Andy Sallnow, head of sporting events, Prostate Cancer UK:

 

We had some pretty strong feedback from one of our supporters who had ridden in another charity’s event. He said that all of the buzz from completing the event evaporated when he was presented with his finisher’s medal at the end of the ride. The shabby (his words) quality of the medal made him feel like it didn’t match up with the efforts he’d put in to ride and raising funds for the charity. Rather than seeming like a positive recognition of his work, he said it felt like an insult.

 

It’s a reminder that although we should always watch costs closely, there’s false economy in skimping on items meant to celebrate someone’s achievement and support if they make the person feel less valued and less likely to offer support in future. The small details sometimes really matter.

 

There are plenty of low-cost and free ways to recognise fundraisers’ individual support.
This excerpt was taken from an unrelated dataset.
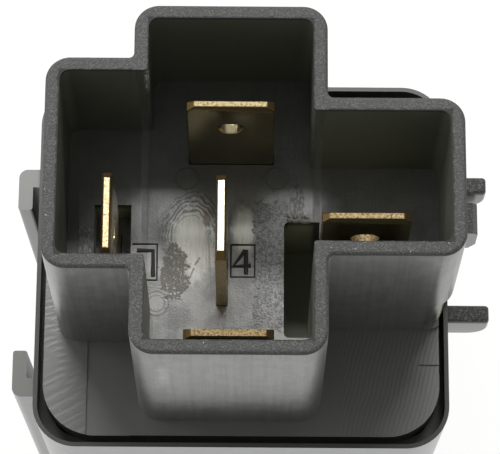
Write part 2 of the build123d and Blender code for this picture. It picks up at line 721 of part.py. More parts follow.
def make_resistor_leads():
    left_x, _, _ = blade_places()["terminal_left"]
    _, right_y, _ = blade_places()["terminal_right"]
    x = sum(right_leg_x()) / 2
    middle = column_x + resistor_x
    end0, end1 = middle - resistor_l / 2, middle + resistor_l / 2
    y, z = resistor_y, resistor_z
    left = wire(lead_d, (end0, y, z), (left_x + blade_t / 2, y, z))
    right = wire(lead_d, (end1, y, z), (x, y, z), (x, right_y + blade_t / 2, z))
    return [left, right]


def all_parts():
    return {
        "case": make_case(),
        "base": make_base(),
        "terminal_left": make_terminal_left(),
        "terminal_right": make_terminal_right(),
        "terminal_back": make_terminal_back(),
        "terminal_centre": make_terminal_centre(),
        "terminal_front": make_terminal_front(),
        "yoke": make_yoke(),
        "core": make_core(),
        "bobbin": make_bobbin(),
        "coil_winding": make_coil_winding(),
        "common_rivet": make_common_rivet(),
        "spring_rivets": make_spring_rivets(),
        "armature": make_armature(),
        "contact_spring": make_contact_spring(),
        "armature_rivets": make_armature_rivets(),
        "moving_contact": make_moving_contact(),
        "closed_contact": fixed_contact(nc_face_z, 1),
        "open_contact": fixed_contact(no_face_z, -1),
        "coil_lead_left": make_coil_lead_left(),
        "coil_lead_right": make_coil_lead_right(),
        "resistor_body": make_resistor_body(),
        "resistor_leads": make_resistor_leads(),
    }


os.makedirs("parts", exist_ok=True)
for name, shape in all_parts().items():
    if isinstance(shape, list):
        shape = Compound(children=[s.solid() for s in shape])
    export_step(shape, f"parts/{name}.step")
print("rim", rim_z, "floor", floor_z, "pole", round(pole_z, 3), "hinge y", yoke_back_y)
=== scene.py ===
"""Automotive relay with a cross-shaped plug shroud, dressed on its CAD frame. Metres; +Z runs to the tips."""

import json
import math

import bmesh
import bpy
from mathutils import Matrix, Vector

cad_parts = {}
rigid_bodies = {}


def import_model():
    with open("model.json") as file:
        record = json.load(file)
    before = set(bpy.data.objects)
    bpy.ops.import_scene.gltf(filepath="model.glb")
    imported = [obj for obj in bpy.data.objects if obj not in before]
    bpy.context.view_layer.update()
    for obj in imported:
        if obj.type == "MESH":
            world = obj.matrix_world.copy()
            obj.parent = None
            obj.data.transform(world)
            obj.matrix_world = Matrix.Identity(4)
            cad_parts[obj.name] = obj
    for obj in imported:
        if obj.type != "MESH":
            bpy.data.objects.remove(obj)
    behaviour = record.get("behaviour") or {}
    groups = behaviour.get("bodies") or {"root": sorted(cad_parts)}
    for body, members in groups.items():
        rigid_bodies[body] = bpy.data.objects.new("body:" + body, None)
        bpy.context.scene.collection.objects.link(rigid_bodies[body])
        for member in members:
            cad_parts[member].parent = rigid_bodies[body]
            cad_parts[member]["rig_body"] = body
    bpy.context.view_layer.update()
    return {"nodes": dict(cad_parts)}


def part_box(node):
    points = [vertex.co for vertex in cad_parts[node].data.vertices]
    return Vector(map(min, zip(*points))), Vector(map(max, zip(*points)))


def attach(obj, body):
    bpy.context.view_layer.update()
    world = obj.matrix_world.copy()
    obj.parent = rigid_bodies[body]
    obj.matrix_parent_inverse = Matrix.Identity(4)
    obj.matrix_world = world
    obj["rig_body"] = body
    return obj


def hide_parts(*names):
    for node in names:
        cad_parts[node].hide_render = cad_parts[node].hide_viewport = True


MM = 0.001

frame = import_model()

# Places on the relay
SHROUD_DEPTH = 12.4 * MM        # from the shroud's rim down to its floor
PLATE_RECESS = 0.3 * MM         # plate's top below the case's rim
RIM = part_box("base")[1].z
FLOOR = RIM - SHROUD_DEPTH
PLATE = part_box("case")[1].z - PLATE_RECESS
CASE_SIDE = 15.7 * MM           # half the case's width
COLUMN_X = -0.85 * MM           # middle of the shroud's front-to-back column
COLUMN_FRONT = -12.4 * MM       # its front face


def on_floor(x, y, z=0.0):
    """A place on the shroud's floor, in millimetres from the column's middle and its front face."""
    return Vector((COLUMN_X + x * MM, COLUMN_FRONT + y * MM, FLOOR + z * MM))


# The shroud's outline, as the boxes of its column and its two arms
SHROUD_BOXES = (
    (on_floor(-6.9, 0.0), on_floor(6.9, 25.9)),
    (on_floor(-13.2, 6.15), on_floor(-6.0, 21.85)),
    (on_floor(6.0, 7.2), on_floor(16.65, 18.95)),
)


# Node trees

def connect(tree, socket, value):
    """Link a socket to another one, or set it to a plain value."""
    if isinstance(value, bpy.types.NodeSocket):
        tree.links.new(value, socket)
    else:
        socket.default_value = value


def add(tree, kind, inputs=None, **settings):
    """A node of that kind, with its settings and the values of its inputs."""
    node = tree.nodes.new(kind)
    for key, value in settings.items():
        setattr(node, key, value)
    for key, value in (inputs or {}).items():
        connect(tree, node.inputs[key], value)
    return node


def maths(tree, operation, a, b=0.0, c=0.0, clamp=False):
    return add(tree, "ShaderNodeMath", {0: a, 1: b, 2: c}, operation=operation, use_clamp=clamp).outputs[0]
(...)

Along with showing gratitude to our supporters by offering them decent quality charity-branded items, we’ve introduced a series of different coloured jerseys for our cyclists to recognise those who go above and beyond for us.

 

John Baguley, chair and founder of the International Fundraising Consultancy:

 

I have always loved Freedom From Torture’s Immortality Auctions where top-selling authors offer the name of a character in their next book to the highest bidder.

 

What I have learnt from this is that innovation is based on the past. Participants in last year’s event included William Boyd, Louis de Bernières, Tracy Chevalier, Jonathan Coe, Esther Freud, Linda Grant, Ian McEwan, Michael Morpurgo, Maggie O’Farrell, Philip Pullman and Rose Tremain. I await the clever charity that applies the idea to films, or simply chooses other innovative things to sell like the models of buildings that architects develop and which clog up their attics. There, I have given away two great ideas!

 

The other thing to take away and apply is that people are looking for unique opportunities, but these are usually reserved for their wealthy supporters as part of cultivation programmes, such as evenings in their patron’s home. It is great to see mass participation possibilities (yes, you can bid online too) opening up for us all. Of course, I am prejudiced as I helped set up their first Immortality Auction, but I remain a devoted fan.

 

Matthew Cull, deputy director of fundraising, Blue Cross:

 

The single most important thing to bear in mind when you are organising a mass participation event is simplicity. These days people consume ideas at speed so if your event is not easy to understand then you have lost your audience before you have even begun.

 

Your idea needs to be fun, easy to do and easy to share. The challenge then is to link the activity to a part of your charity's work so a key message is shared and learnt by everyone taking part, even if it is learnt subconsciously. People do not want to be lectured or patronised; they want to be engaged in a way that makes them smile first and think afterwards. And to then want to tell their friends all about it.

 

Simple does not mean shallow. A strong mass participation event can get a strong message across in under ten seconds.